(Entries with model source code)
○ ○ ○ ○ ○ ○ ○
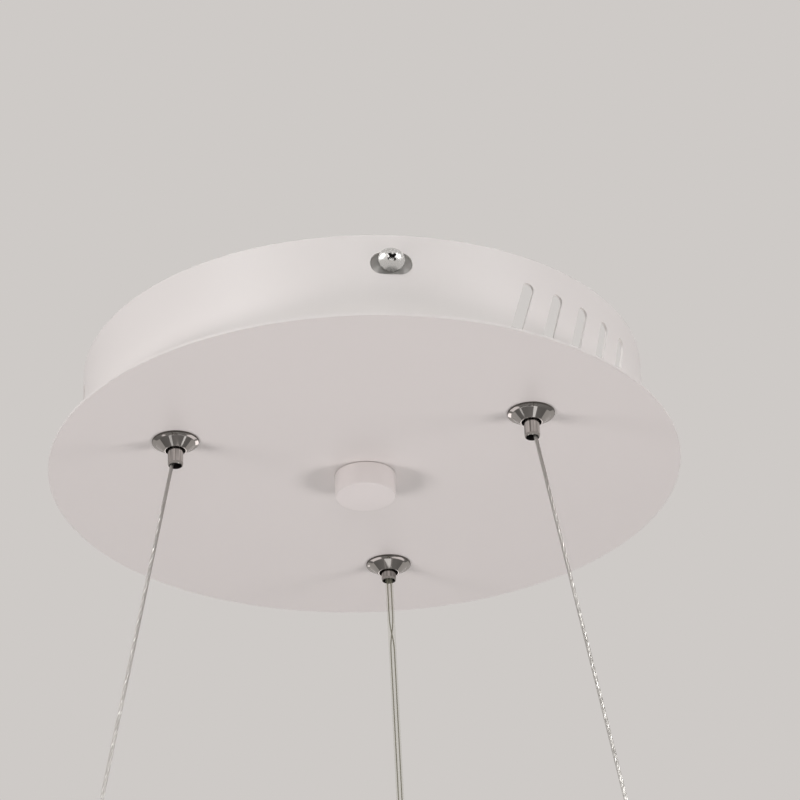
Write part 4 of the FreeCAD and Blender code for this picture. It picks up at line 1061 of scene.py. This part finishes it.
def bar_lamp(name, start, end, brightness):
    """A narrow lamp between two places in millimetres, which draws a bright bar on a cone."""
    start = Vector(start) * MM
    end = Vector(end) * MM
    lamp(name, (start + end) / 2, (end - start).length + BAR_SPARE, BAR_WIDTH, brightness,
         along=end - start, lights=False)


PINK = (1, 0.935, 0.94)
WARM = (1, 0.99, 0.985)
lamp("front_left_lamp", (-2.7, -1.9, 2.6), 1.2, 1.2, 15, WARM, spread=40)
lamp("front_right_lamp", (2.5, -2.2, 2.6), 1.2, 1.2, 12.5, WARM, spread=40)
lamp("front_high_lamp", (-0.2, -3.2, 2.7), 1.0, 1.0, 11.5, WARM, spread=40)
lamp("front_low_lamp", (-0.2, -3.0, -0.95), 1.2, 1.2, 3.5, PINK, spread=60, in_mirrors=False)
lamp("top_lamp", (0, 0.2, 2.4), 1.6, 1.6, 2.2, WARM, in_mirrors=False)
lamp("back_high_lamp", (0.5, 2.9, 1.7), 1.2, 1.2, 6, WARM, spread=40, in_mirrors=False)
lamp("left_lamp", (-1.0, -0.35, -0.75), 0.4, 0.4, 12.6, PINK, in_mirrors=False)
lamp("right_lamp", (1.0, -0.4, -0.8), 0.4, 0.4, 12.3, PINK, in_mirrors=False)
lamp("back_left_lamp", (-0.19, 0.83, -0.95), 0.26, 0.34, 1.1, PINK, lights=False)
lamp("back_right_lamp", (0.3, 0.83, -0.95), 0.26, 0.34, 1.1, PINK, lights=False)
lamp("back_lamp", (0.1, 0.95, -0.545), 0.5, 0.24, 1.8, PINK, lights=False)
bar_lamp("left_bar", (-162, -88, -232), (-126, -49, -262), 0.75)
bar_lamp("right_bar", (73, -61, -236), (108, -122, -197), 1.1)
lamp("cable_bar", Vector((-2, 10, -235)) * MM, 0.11, 0.03, 1, target=Vector((17, 78, -46)) * MM,
     lights=False)
print("fourteen lamps")

# %% [markdown]
# ## Colours
#
# Colours are shown plainly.

# %% Standard colours
scene = bpy.context.scene
scene.view_settings.view_transform = "Standard"
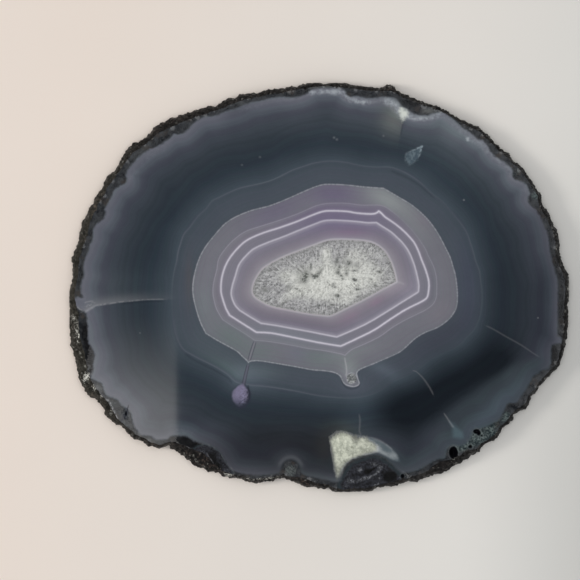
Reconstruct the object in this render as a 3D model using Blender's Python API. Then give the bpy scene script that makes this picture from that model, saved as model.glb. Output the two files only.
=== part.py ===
○ ○ ○ ○ ○ ○ ○
▸ WORK TO BE COMPLETED: In the listing above, find the line with "Reconstruct the object" and set down that line and all after it exactly, through the final line.

▸ WRITTEN REPLY:
Reconstruct the object in this render as a 3D model using Blender's Python API. Then give the bpy scene script that makes this picture from that model, saved as model.glb. Output the two files only.
=== part.py ===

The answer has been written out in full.